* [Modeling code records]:
--- BEGIN ---

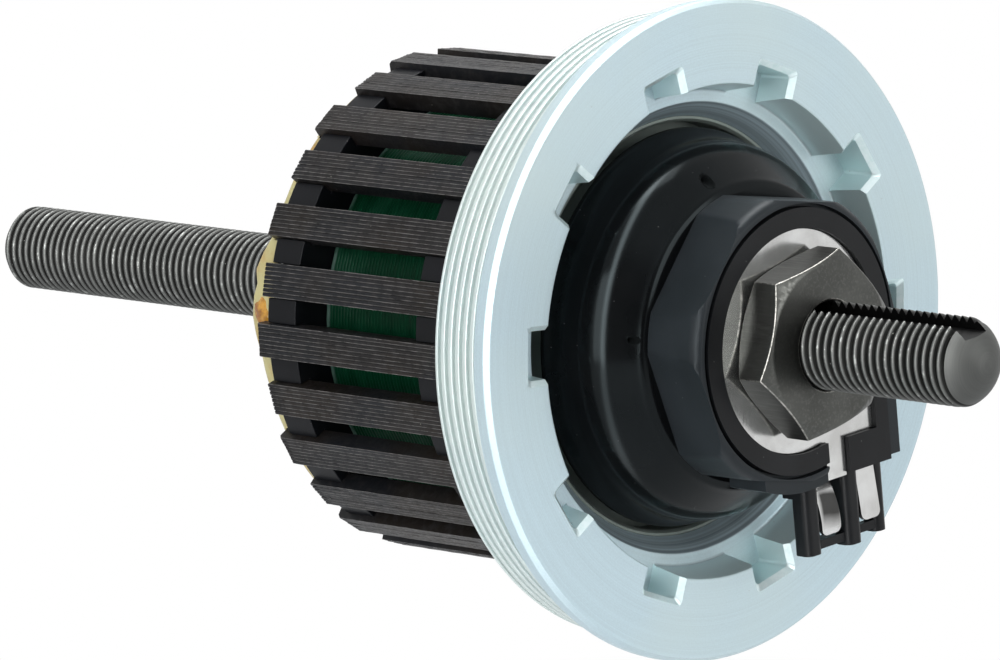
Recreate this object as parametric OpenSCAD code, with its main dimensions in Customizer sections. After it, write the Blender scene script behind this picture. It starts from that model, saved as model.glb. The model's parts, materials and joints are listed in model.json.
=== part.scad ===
// Inner unit of a bicycle hub dynamo: threaded axle, claw-pole stator with its coil, cone bearing,
// screwed flange with tool notches, dust cover and two-pole connector.
// Sizes in millimetres. The axle lies along Y with the hub's middle at the origin.
// The connector end is at -Y. +Z is up and the connector hangs down.

/* [Axle] */
// Length of the axle from tip to tip
axle_length = 140; // [110:0.5:170]
// Outside diameter of the axle's thread
axle_diameter = 9; // [8:0.5:12]
// Pitch of the axle's thread
axle_pitch = 1; // [0.75:0.25:1.5]
// Depth of the drawn thread grooves
axle_thread_depth = 0.42; // [0.3:0.01:0.6]
// Radius of the ball shape that rounds the connector end
axle_tip_round = 4.94; // [4.6:0.01:6]
// Width of the lead groove cut along the axle
groove_width = 3.2; // [2:0.1:4]
// Height of the groove's floor above the axle's centre
groove_floor = 2.9; // [2:0.1:3.6]
// Angle of the groove from straight up, towards the rear
groove_angle = 12; // [0:1:45]

/* [Flange] */
// Place of the flange's outer face along the axle
flange_face = -34; // [-40:0.1:-30]
// Outside diameter of the flange's rim
flange_diameter = 67.5; // [60:0.1:72]
// Thickness of the rim
flange_rim = 2.1; // [1.5:0.1:4]
// Outside diameter of the shell thread
shell_thread_diameter = 64; // [58:0.5:66]
// Pitch of the shell thread
shell_thread_pitch = 1; // [0.75:0.25:1.5]
// Number of thread turns on the flange
shell_thread_turns = 6; // [3:1:8]
// Depth of the recess in the face
recess_depth = 4.3; // [3:0.1:6]
// Number of tool notches
notch_count = 10; // [6:1:12]
// Radius of the notches' outer walls at their floor
notch_radius = 27.25; // [26:0.05:29]
// Width of a notch at its floor
notch_width = 4.7; // [3:0.1:6]
// Lean of the notch walls from the axle's direction
notch_taper = 2; // [0:0.5:20]
// Width of the bevel around a notch
notch_bevel = 0.55; // [0.1:0.05:1]

/* [Bearing] */
// Number of balls
ball_count = 15; // [9:1:17]
// Diameter of a ball
ball_diameter = 4.76; // [3:0.01:6]
// Radius of the circle through the ball centres
ball_circle = 13; // [12:0.1:15]
// Place of the ball centres along the axle
ball_place = -26.8; // [-28:0.1:-26]
// Clearance between a ball and its track
track_clearance = 0.07; // [0.02:0.01:0.1]

/* [Stator] */
// Number of claw poles, both sets together
pole_count = 26; // [16:2:32]
// Radius of the pole faces
pole_radius = 26.2; // [24:0.1:28]
// Width of a pole stack
pole_width = 3.5; // [2.5:0.1:4.5]
// Radial thickness of a pole finger
pole_thickness = 2; // [1.5:0.1:3.5]
// Connector end of the stator along the axle
stator_start = -21.2; // [-24:0.1:-20]
// Bare end of the stator along the axle
stator_end = 6.7; // [4:0.1:9]
// Thickness of a pole's radial leg
leg_thickness = 3.5; // [2:0.1:4.5]
// How far short of the other end a finger's tip stops
tip_setback = 0.9; // [0.3:0.1:2]
// Angle of one bare-end pole from the forward direction, turning upwards
pole_phase = 184.6; // [0:0.1:360]

/* [Coil] */
// Radius of the bobbin's end walls
bobbin_radius = 25.6; // [24:0.1:26.2]
// Connector end of the winding space
coil_start = -15.9; // [-18:0.1:-14]
// Bare end of the winding space
coil_end = 1.5; // [0:0.1:3]
// Outside radius of the finished winding
coil_radius = 21.42; // [18:0.01:22]
// Diameter of the drawn winding wire
wire_diameter = 0.42; // [0.3:0.01:0.6]
// Number of loops drawn in the outer layer
wire_loops = 20; // [10:1:24]

/* [Dust cover] */
// Radius of the raised drum of the cover
cover_radius = 19.4; // [18:0.1:20]
// Radius of the cover's rim
cover_rim = 20.4; // [19:0.1:20.6]
// Wall thickness of the cover
cover_wall = 1.2; // [0.8:0.1:2]

/* [Connector] */
// Width of the locknut across its flats
locknut_flats = 17; // [15:0.5:19]
// Place of the locknut's outer face, half the fork spacing
locknut_face = -49; // [-55:0.1:-45]
// Place of the terminal plate's outer face
plate_face = -44.35; // [-46:0.05:-43]
// Radius of the terminal plate
plate_radius = 11.35; // [9:0.05:12]
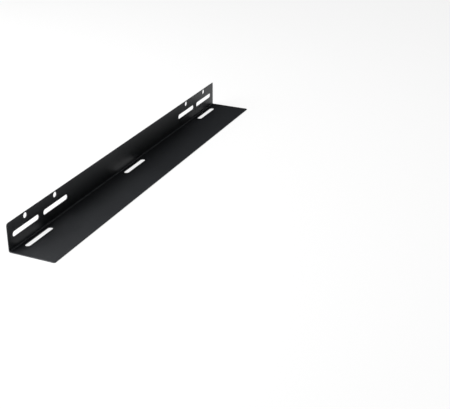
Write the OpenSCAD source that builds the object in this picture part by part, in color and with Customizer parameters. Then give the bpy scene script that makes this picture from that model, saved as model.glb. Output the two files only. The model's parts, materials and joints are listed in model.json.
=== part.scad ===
// Support rail for a server rack: one strip of steel sheet, punched flat and
// folded once along its length into an L. The side flange stands up and bolts
// to the rack; the shelf reaches inwards and carries the equipment. This is the
// left-hand rail as seen from the front of the rack.
//
// Millimetres. +Z is up, +Y runs from the front end to the rear end, and +X
// points from the side flange across the shelf. The underside lies on z = 0 and
// the rail is centred on x = 0 and y = 0.

/* [Sheet] */
// Thickness of the steel sheet
sheet_t = 1.2; // [0.8:0.1:2]
// Radius inside the fold
bend_r = 1.2; // [0.5:0.1:4]

/* [Rail] */
// Length from the front end to the rear end
rail_len = 600; // [400:10:1000]
// Width of the shelf, from the side flange's outer face
shelf_w = 67; // [40:1:120]
// Height of the side flange, from the shelf's underside
flange_h = 39.4; // [36:0.1:44]

/* [Corners] */
// Radius of the side flange's front corner
flange_front_r = 3.5; // [0.5:0.5:8]
// Radius of the side flange's rear corner
flange_rear_r = 1; // [0.5:0.5:8]
// Radius of the shelf's two free corners
shelf_corner_r = 2.5; // [0.5:0.5:8]

/* [Side flange slots] */
// Slots at each end of the side flange
side_slots = 2; // [1:1:3]
// Length of a slot, end to end
side_slot_len = 56.5; // [20:0.5:60]
// Width of a slot
side_slot_w = 7.3; // [5:0.1:10]
// Distance from the rail's end to the middle of its first slot
side_slot_end = 38.4; // [32:0.1:60]
// Distance between the middles of neighbouring slots
side_slot_pitch = 67; // [60:1:90]
// Height of the slots' centre line above the underside
side_slot_z = 20; // [16:0.5:24]

/* [Side flange holes] */
// Diameter of the round hole above each slot
hole_d = 7.5; // [4:0.1:9]
// Distance from the flange's top edge down to the holes' centres
hole_drop = 5; // [4.6:0.1:8]

/* [Shelf slots] */
// Slots along the shelf, evenly spaced
shelf_slots = 3; // [2:1:5]
// Length of a slot, end to end
shelf_slot_len = 56.5; // [20:0.5:80]
// Width of a slot
shelf_slot_w = 7.3; // [5:0.1:10]
// Distance from each end of the rail to the middle of the nearest slot
shelf_slot_end = 50; // [42:0.5:80]
// Distance from the side flange's outer face to the slots' centre line
shelf_slot_x = 11; // [10:0.1:20]

/* [Hidden] */
$fn = 64;
// Radius outside the fold, which is also where the flat stretches begin
fold_r = bend_r + sheet_t;
// Distances of the side flange's slots from the nearest end of the rail
side_stations = [for (i = [0 : side_slots - 1]) side_slot_end + i * side_slot_pitch];
// Distances of the shelf's slots from the front end
shelf_pitch = (rail_len - 2 * shelf_slot_end) / (shelf_slots - 1);
shelf_stations = [for (i = [0 : shelf_slots - 1]) shelf_slot_end + i * shelf_pitch];

// Slot with round ends, lying along X and centred on the origin
module slot(length, width) {
    straight = length - width;
    square([straight, width], center = true);
    for (side = [-1, 1])
        translate([side * straight / 2, 0])
            circle(d = width);
}

// Flat strip between two heights, with its two upper corners rounded
module strip(low, high, front_r, rear_r) {
    translate([front_r, low])
        square([rail_len - front_r - rear_r, high - low]);
    translate([0, low])
        square([front_r, high - front_r - low]);
    translate([rail_len - rear_r, low])
        square([rear_r, high - rear_r - low]);
    translate([front_r, high - front_r])
        circle(r = front_r);
    translate([rail_len - rear_r, high - rear_r])
        circle(r = rear_r);
}

// Side flange as punched: X runs along the rail from the front end, Y is height
module side_flange_outline() {
    difference() {
        strip(fold_r, flange_h, flange_front_r, flange_rear_r);
        for (s = side_stations, y = [s, rail_len - s]) {
            translate([y, side_slot_z])
                slot(side_slot_len, side_slot_w);
            translate([y, flange_h - hole_drop])
                circle(d = hole_d);
        }
    }
}

// Shelf as punched: X runs along the rail from the front end, Y across the shelf
module shelf_outline() {
    difference() {
        strip(fold_r, shelf_w, shelf_corner_r, shelf_corner_r);
        for (y = shelf_stations)
            translate([y, shelf_slot_x])
                slot(shelf_slot_len, shelf_slot_w);
    }
}

// Section of the fold: the lower left quarter of a ring about the fold's axis
module fold_section() {
    intersection() {
        difference() {
            circle(r = fold_r);
            circle(r = bend_r);
        }
        translate([-2 * fold_r, -2 * fold_r])
            square(2 * fold_r);
    }
}

// The whole rail: two flat stretches of the sheet and the fold that joins them
module support_rail() {
    color([0.03, 0.03, 0.033])
        translate([-shelf_w / 2, -rail_len / 2, 0]) {
            rotate([90, 0, 90])
                linear_extrude(sheet_t)
                    side_flange_outline();
            translate([0, 0, sheet_t])
                rotate([180, 0, 90])
                    linear_extrude(sheet_t)
                        shelf_outline();
            translate([fold_r, rail_len, fold_r])
                rotate([90, 0, 0])
                    linear_extrude(rail_len)
                        fold_section();
        }
}

support_rail();
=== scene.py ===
# %% [markdown]
# # A rack support rail in folded, powder-coated steel
# The object is one strip of 1.2 mm sheet steel. A press punches its slots and
# holes while it is flat, a brake folds it once along its length, and a coat of
# black powder is baked on. The low upright side bolts to the posts of a rack,
# and the wide side is the shelf that a box of equipment slides along.
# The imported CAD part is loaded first. Its box and its list of mounts give
# nearly every size that follows, so the finished surface lands where the solid
# is and never has to be fitted by eye.

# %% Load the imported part
import json
import math

import bpy
import numpy as np
from mathutils import Matrix, Vector


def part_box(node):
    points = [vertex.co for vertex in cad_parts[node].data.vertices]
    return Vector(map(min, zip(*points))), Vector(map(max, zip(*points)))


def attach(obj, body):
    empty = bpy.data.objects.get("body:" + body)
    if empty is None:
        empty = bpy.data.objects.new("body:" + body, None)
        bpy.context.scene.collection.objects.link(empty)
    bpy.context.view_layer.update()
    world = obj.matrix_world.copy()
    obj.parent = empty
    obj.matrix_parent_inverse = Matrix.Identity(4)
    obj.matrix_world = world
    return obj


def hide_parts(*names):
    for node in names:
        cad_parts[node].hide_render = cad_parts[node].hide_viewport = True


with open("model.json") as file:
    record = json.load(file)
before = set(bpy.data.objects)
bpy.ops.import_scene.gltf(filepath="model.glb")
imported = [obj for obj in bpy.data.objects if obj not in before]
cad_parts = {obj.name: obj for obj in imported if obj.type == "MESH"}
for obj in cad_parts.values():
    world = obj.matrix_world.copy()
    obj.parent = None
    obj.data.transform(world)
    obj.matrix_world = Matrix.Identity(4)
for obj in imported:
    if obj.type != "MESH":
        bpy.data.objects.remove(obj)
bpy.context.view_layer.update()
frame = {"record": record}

low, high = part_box("support_rail")
rail_length, shelf_width, side_height = high.y - low.y, high.x - low.x, high.z - low.z
print("rail, mm:", [round(1000 * v, 2) for v in (rail_length, shelf_width, side_height)])

# %% [markdown]
# ## The camera
# A camera is placed by where it looks, from which side, how steeply and from
# how far, with a small tilt about the way it looks. These numbers say more to
# a reader than a position and three angles do. A rather long lens from over a
# metre away keeps the long rail from looking stretched.

# %% Place the camera
looks_at = Vector((0.1532, -0.0643, 0.0))
side_angle, down_angle, tilt = (math.radians(a) for a in (23.888, 25.568, 0.248))
camera_distance = 1.291
lens_mm, sensor_mm = 75.64, 36

forward = Vector((-math.sin(side_angle) * math.cos(down_angle),
                  math.cos(side_angle) * math.cos(down_angle),
                  -math.sin(down_angle)))
level_right = forward.cross(Vector((0, 0, 1))).normalized()
level_up = level_right.cross(forward)
right = level_right * math.cos(tilt) + level_up * math.sin(tilt)
up = right.cross(forward)

camera = bpy.data.objects.new("camera", bpy.data.cameras.new("camera"))
camera.data.lens, camera.data.sensor_width = lens_mm, sensor_mm
camera.matrix_world = Matrix.LocRotScale(
    looks_at - forward * camera_distance,
    Matrix((right, up, -forward)).transposed().to_quaternion(), None)
bpy.context.scene.collection.objects.link(camera)
bpy.context.scene.camera = camera
print("camera at, m:", [round(v, 3) for v in camera.location])

# %% [markdown]
# ## One sheet, worked out flat
# A folded part is easiest to describe before it is folded. Every point of the
# sheet gets three numbers: *along* the rail, *across* the strip from the top
# edge of the side, round the fold and out to the edge of the shelf, and
# *through* the thickness, from 0 on the outside of the fold to the sheet's
# thickness on the inside. Openings are plain slots and circles in these
# numbers, and one formula folds the whole sheet at the end.

# %% Sheet and fold sizes
mounts = {m["name"]: m for m in frame["record"]["mounts"]}
sheet = mounts["shelf_top"]["pos_m"][2] - low.z
fold_inside = 0.0012
fold_outside = fold_inside + sheet
side_run = side_height - fold_outside
fold_run = math.pi / 2 * (fold_inside + sheet / 2)
shelf_start = side_run + fold_run
strip_width = shelf_start + shelf_width - fold_outside
print("sheet, mm:", round(1000 * sheet, 3), " flat strip width, mm:", round(1000 * strip_width, 2))

# %% [markdown]
# ## The openings
# The record that comes with the part lists its bolt patterns, each with a
# middle point, a spacing and a radius. Reading the slots and holes from there
# keeps them in step with the solid. Each opening becomes one row of a table:
# its centre along and across the strip, half of its straight part, which is
# nothing for a round hole, and the radius of its ends.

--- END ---

* [Problem to solve]: Using the data above, transcribe the lines that run from the line with "that joins them" to the line with "zip(*points))), Vector(map(max, zip(*points)))", both ends kept, and output nothing else.

* [Solution to this problem]:
// The whole rail: two flat stretches of the sheet and the fold that joins them
module support_rail() {
    color([0.03, 0.03, 0.033])
        translate([-shelf_w / 2, -rail_len / 2, 0]) {
            rotate([90, 0, 90])
                linear_extrude(sheet_t)
                    side_flange_outline();
            translate([0, 0, sheet_t])
                rotate([180, 0, 90])
                    linear_extrude(sheet_t)
                        shelf_outline();
            translate([fold_r, rail_len, fold_r])
                rotate([90, 0, 0])
                    linear_extrude(rail_len)
                        fold_section();
        }
}

support_rail();
=== scene.py ===
# %% [markdown]
# # A rack support rail in folded, powder-coated steel
# The object is one strip of 1.2 mm sheet steel. A press punches its slots and
# holes while it is flat, a brake folds it once along its length, and a coat of
# black powder is baked on. The low upright side bolts to the posts of a rack,
# and the wide side is the shelf that a box of equipment slides along.
# The imported CAD part is loaded first. Its box and its list of mounts give
# nearly every size that follows, so the finished surface lands where the solid
# is and never has to be fitted by eye.

# %% Load the imported part
import json
import math

import bpy
import numpy as np
from mathutils import Matrix, Vector


def part_box(node):
    points = [vertex.co for vertex in cad_parts[node].data.vertices]
    return Vector(map(min, zip(*points))), Vector(map(max, zip(*points)))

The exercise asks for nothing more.